I disappeared those last few months of 2013.

I do that sometimes, get buried under tasks and meetings. I don’t make the time to sit quietly and reflect. But it wasn’t just tasks and meetings; I got buried under fear and disappointment, lost in that tape that too often plays in my head: Am I doing enough? Am I good enough? When will I feel like I am enough?

Even the voice rushing to my defense wields a bludgeon. Of course you’re good enough? What’s wrong with you? Why do you always do this? Why aren’t you ever satisfied?

Sigh.

2013 was rough. Family stuff, relationship stuff, personal stuff, writing stuff, transitions, friends in crisis.

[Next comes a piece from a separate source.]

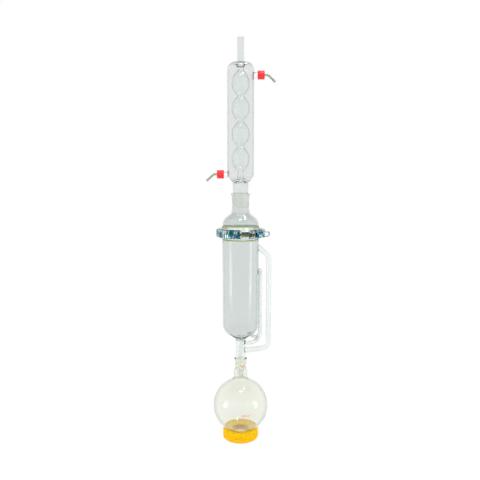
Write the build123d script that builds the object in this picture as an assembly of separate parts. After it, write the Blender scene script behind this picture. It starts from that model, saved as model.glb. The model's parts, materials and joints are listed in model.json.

It wasn’t all heaviness. There was rain. Here, rain is good. There was light. There was the reunion with the Desnudas, hours writing in a little house in south Texas. The Belize women met up in Seattle and took a ferry to San Juan Island for a long weekend of drinking tea (well, okay, and wine), visiting lavender and alpaca farms, watching a pod of orcas, and long talks into the night. A group of mujeres decided to turn our stories into a stage production, so I started writing a play. We got a puppy. I wrote new poems and read at Sunday Chatter. P. jumped more than a grade level in reading. K. lit up the stage dancing at his school’s annual cultural celebration. I took swimming lessons. Henry and I celebrated our second anniversary with hot springs and massages (and Café Bella Luca and the Passion Pie Café) in Truth or Consequences. I started (and kept) lifting weights. Our little family walked to the Río Grande the weekend after unexpected rains swelled our río to levels not seen since the early 70s. We saw viejitos, backpackers, little boys with buzz cuts and Raiders jerseys, families, a woman doing yoga on the observation deck.

Sometime in the darkness of early morning in early winter, I woke up before the rest of the house and rearranged the words of my play for fifteen minutes. I did it again the next day. And the next. And then something cool happened. It was three in the morning, and there was a sentence in my head. The new normal is a window between our bedrooms. And another sentence. It’s peanut butter and jelly sandwiches and laundry. It’s feeling homeless even though I have a place to live. I followed the sentence to my laptop and wrote for thirty minutes.

Whatever the darkness, whatever the disappointment or fear, writing always leads to light.

Writing leads to light.

Writing.

Light.

I am here again. Think I’m gonna stay awhile.

 

 

 

 

 

 

Published in: on January 16, 2014 at 12:29 pm  Comments (2)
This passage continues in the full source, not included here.